There were actual spreadsheets provided by the Roadmap’s project team for certain exercises, and I uploaded those as new tables in Airtable, and modified them as needed to connect/link with other tables. For example, the Technological Infrastructure table (which includes all the various technologies used by your project), the ‘Project Member Responsible’ column is linked to the Project Team table. So after you’ve entered the data for each, you can go back to the Project Team table and see all the tech components each member is responsible for, rolled up in a linked record field. There’s also a reference table listing out the definitions of Levels 1-4 for each of the six NDSA areas, so when you’re deciding what to enter in the Sustainability Levels table, you can instantly reference that table and choose an appropriate level for each area. After crafting the ‘template,’ I tested its usability by entering all the data from Unlocking the Airwaves that I’d written down. By doing that I realized where there were a few tweaks and bottlenecks that needed ironing out, and went back and modified the template.
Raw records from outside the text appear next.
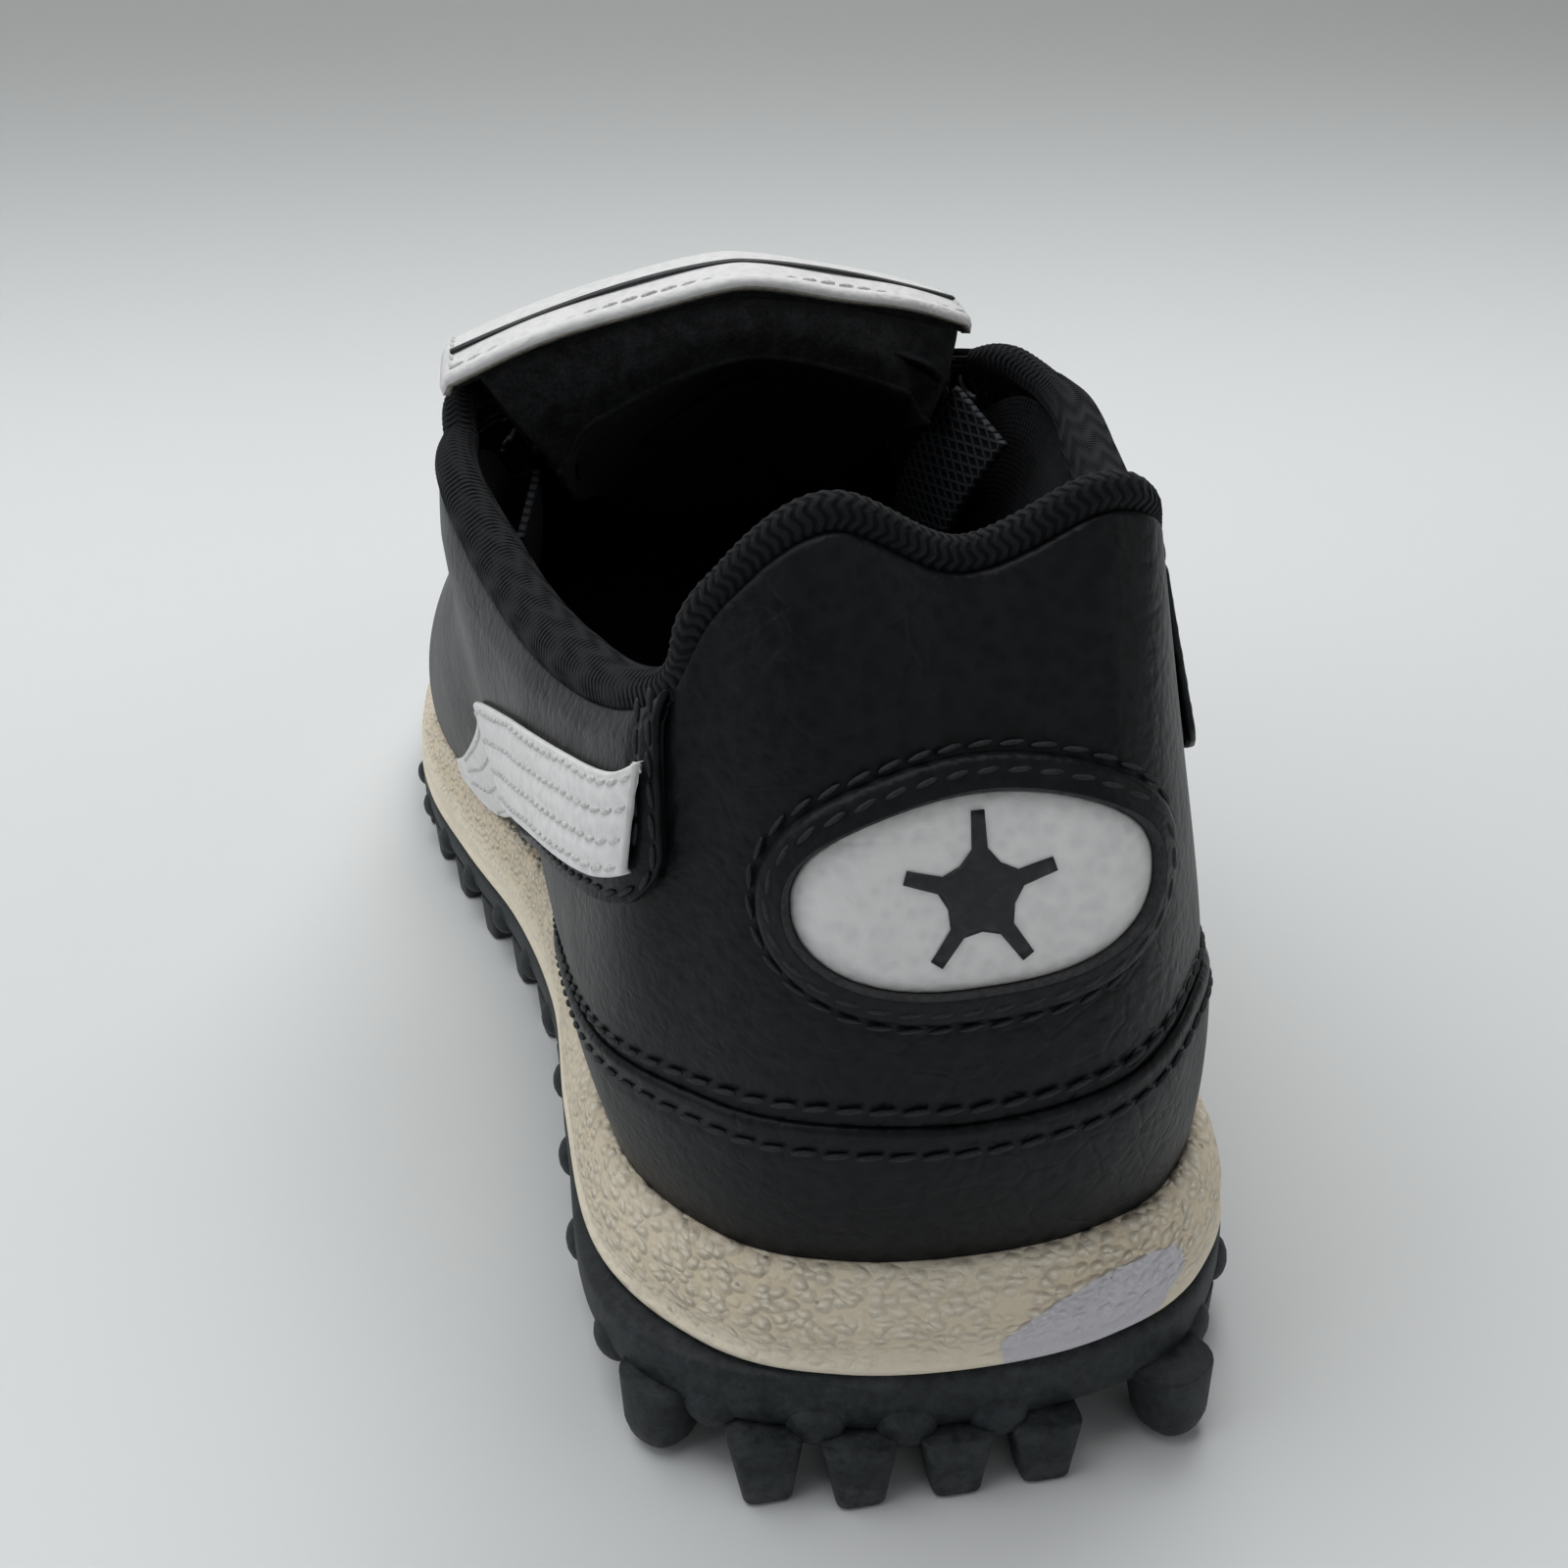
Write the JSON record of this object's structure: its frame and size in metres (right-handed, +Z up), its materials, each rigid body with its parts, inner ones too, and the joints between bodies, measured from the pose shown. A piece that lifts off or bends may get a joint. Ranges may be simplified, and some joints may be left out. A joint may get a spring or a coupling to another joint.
{
  "type": "soccer cleat",
  "caption": "Low soccer turf trainer for the left foot: studded rubber outsole, foam midsole, padded collar, plain side band, oval heel patch and fold-over tongue flap.",
  "frame": {"origin": "centre of the footprint on the ground, under the studs", "axes": "+Y towards the toe, +Z up, +X towards the inner (medial) side of this left shoe"},
  "size_m": [0.106, 0.2894, 0.1036],
  "materials": {
    "black_leather": "satin",
    "white_leather": "satin",
    "black_knit": "matte",
    "lining_fabric": "matte",
    "black_felt": "matte",
    "woven_elastic": "matte",
    "cream_foam": "matte",
    "black_rubber": "matte",
    "grey_foam": "matte",
    "stiff_board": "matte",
    "black_print": "matte"
  },
  "bodies": {
    "shoe": {"outsole": "black_rubber", "midsole": "cream_foam", "strobel_board": "stiff_board", "heel_counter": "stiff_board", "toe_puff": "stiff_board", "vamp": "black_leather", "vamp_lining": "lining_fabric", "heel_panel": "black_leather", "heel_foxing": "black_leather", "quarter_lateral": "black_leather", "quarter_medial": "black_leather", "side_band_lateral": "white_leather", "side_band_medial": "white_leather", "eyestay_lateral": "black_leather", "eyestay_medial": "black_leather", "quarter_lining": "lining_fabric", "collar_padding": "grey_foam", "collar_binding": "black_knit", "patch_frame": "black_leather", "heel_patch": "white_leather", "emblem": "black_print", "elastic_lateral": "woven_elastic", "elastic_medial": "woven_elastic"},
    "tongue": {"tongue_outer": "black_leather", "tongue_padding": "grey_foam", "tongue_lining": "black_felt", "tongue_label": "lining_fabric"},
    "flap": {"flap_outer": "white_leather", "flap_trim": "black_print", "flap_lining": "black_felt"},
    "sockliner": {"sockliner_foam": "grey_foam", "sockliner_cloth": "lining_fabric"}
  },
  "joints": [
    {"name": "tongue_swing", "type": "hinge", "parent": "shoe", "child": "tongue", "pos_m": [0.002, 0.064, 0.05], "axis": [1, 0, 0], "range_deg": [-4, 0]},
    {"name": "flap_fold", "type": "hinge", "parent": "tongue", "child": "flap", "pos_m": [0, -0.037, 0.0994], "axis": [1, 0, 0], "range_deg": [0, 120]},
    {"name": "sockliner_lift", "type": "hinge", "parent": "shoe", "child": "sockliner", "pos_m": [0.004, 0.131, 0.027], "axis": [-1, 0, 0], "range_deg": [0, 6]}
  ]
}
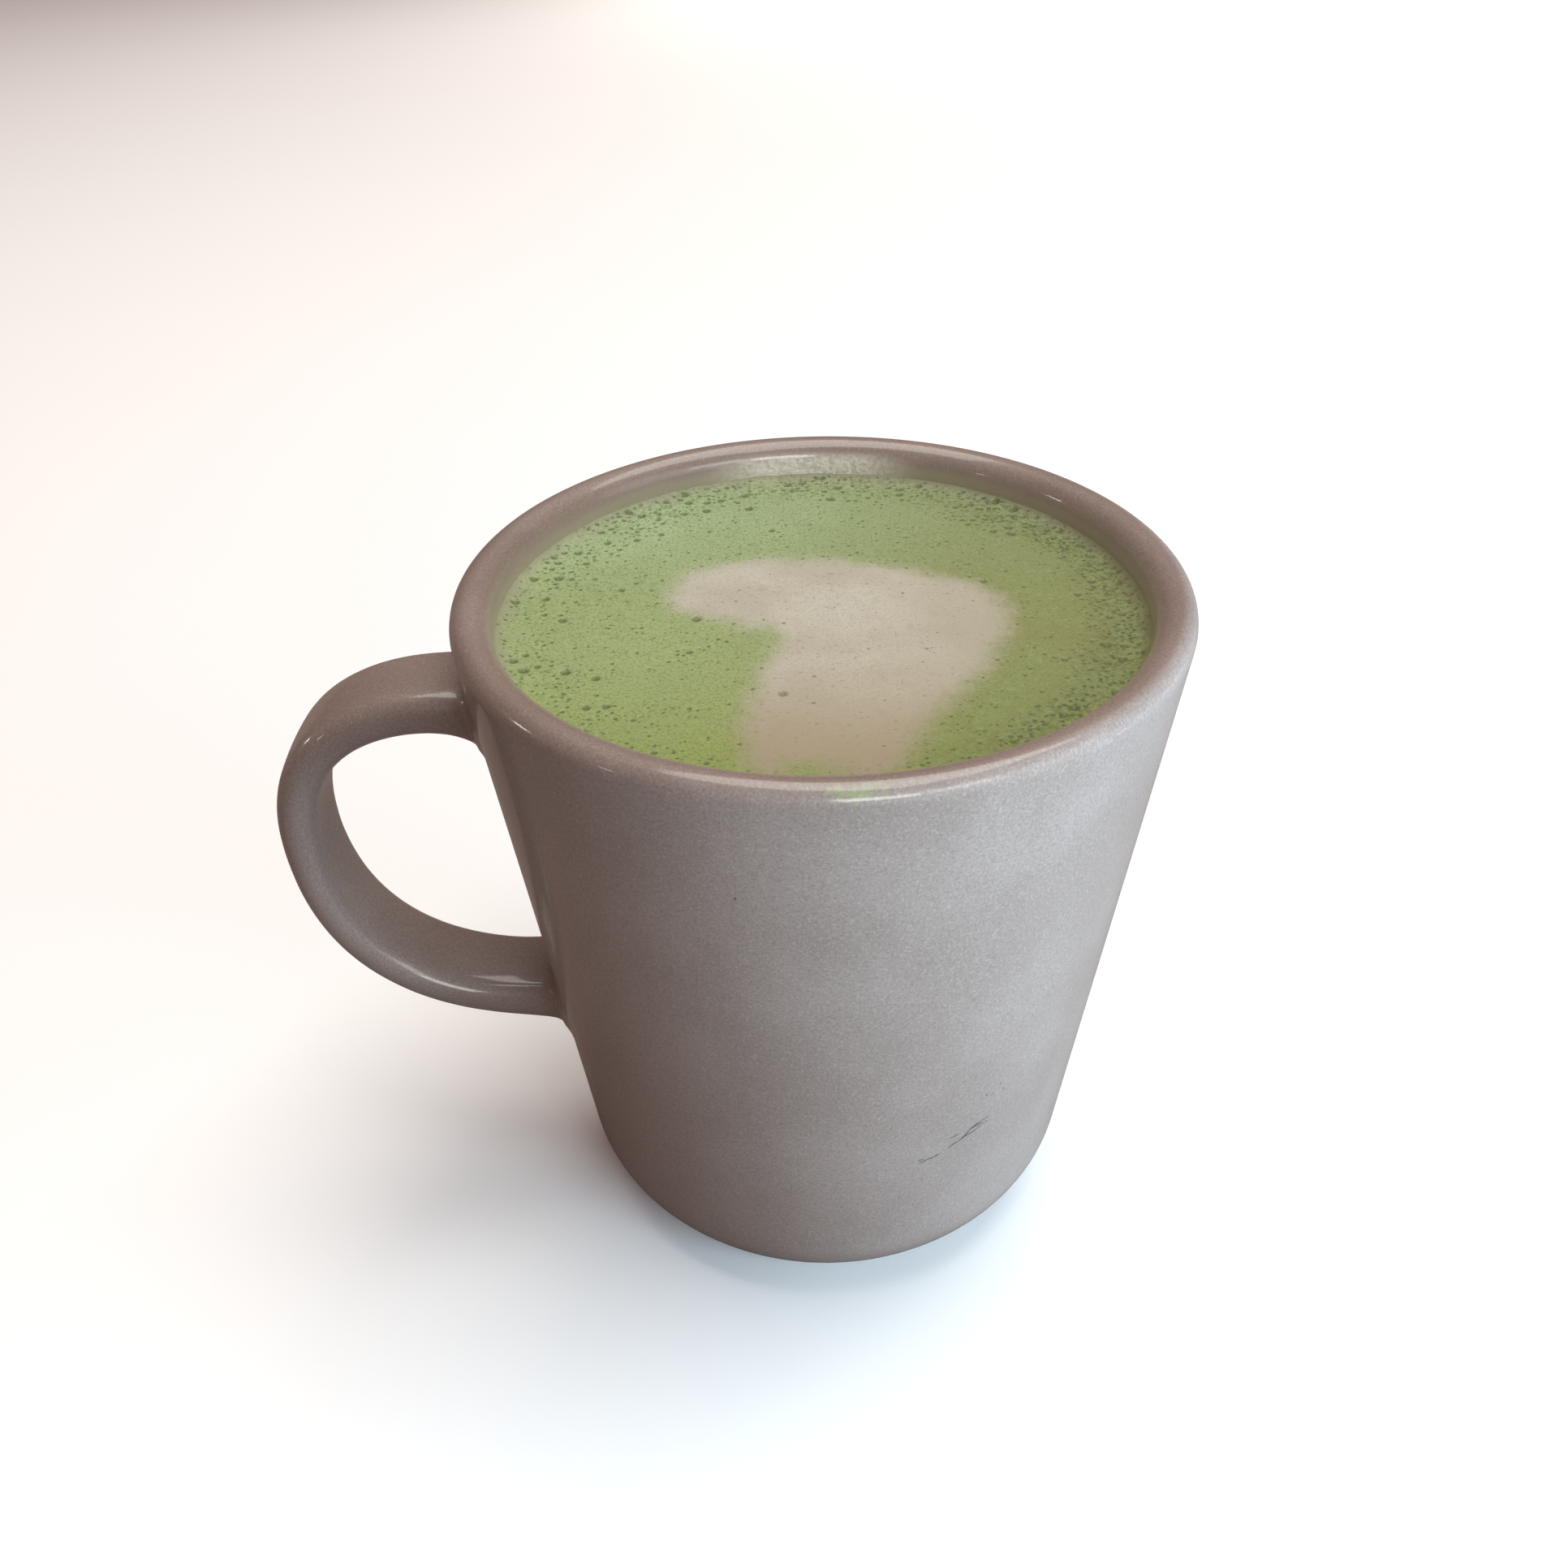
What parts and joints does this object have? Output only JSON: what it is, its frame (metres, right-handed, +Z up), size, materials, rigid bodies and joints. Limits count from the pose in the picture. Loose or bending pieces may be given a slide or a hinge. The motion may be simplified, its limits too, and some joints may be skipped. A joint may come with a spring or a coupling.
{
  "type": "matcha latte in a mug",
  "caption": "Tapered glazed mug with a strap handle, filled near the lip with green matcha latte that carries a lopsided heart of milk foam.",
  "frame": {"origin": "on the table, under the middle of the whole outline with the handle", "axes": "+Z up along the cup's axis, +X from the handle's side to the plain side, +Y away from the viewer"},
  "size_m": [0.1196, 0.092, 0.0969],
  "materials": {
    "mug_glaze": "satin warm grey glaze with fine tooth, a few scuffs low on the front",
    "matcha_foam": "moist green foam with fine pits and burst bubbles",
    "milk_foam": "moist cream coloured foam, soft edged"
  },
  "bodies": {
    "root": {"mug": "mug_glaze", "latte": "matcha_foam", "milk_heart": "milk_foam"}
  },
  "joints": []
}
See below for a few more screenshots of the completed template.

So now we’ve got the roadmap data for Unlocking the Airwaves saved in a reliable site of project documentation. MITH team members are now encouraged (but not required) to use the template as we develop new projects, and it’s available to anyone else who’d like to request a blank duplicated copy. Dr. Langmead also provided a gentle but useful reminder that there is inherent risk in picking and using any such technology for this purpose, since platforms like Airtable may not always remain available. She suggested that we include a mention along the lines of “The inclusion of Airtable in your project’s suite of technologies should be considered carefully (in line with the work done in Modules A5 and B2)” in the intro description text for the base, which we did.

In a way this was also a sense-making exercise wherein, by taking all the roadmap data and turning it into structured data, I’d not only be able to sync up all these components in my head and turn them into actionable tasks, I’d also better retain the information. Anyone who has transformed, mapped, or structured previously unstructured data knows that by doing these tasks, you become much more intimately connected to your data. But what I think really appeals to me about the roadmap process is the mindfulness aspect. It encourages participants to think beyond the theoretical concepts of sustainability and actually apply them, write them down, look at them, consider their implications, and be honest about project expectations as aligned with available resources. In a world of overtapped resources and academic and bureaucratic hurdles, that’s an incredibly valuable skill to have.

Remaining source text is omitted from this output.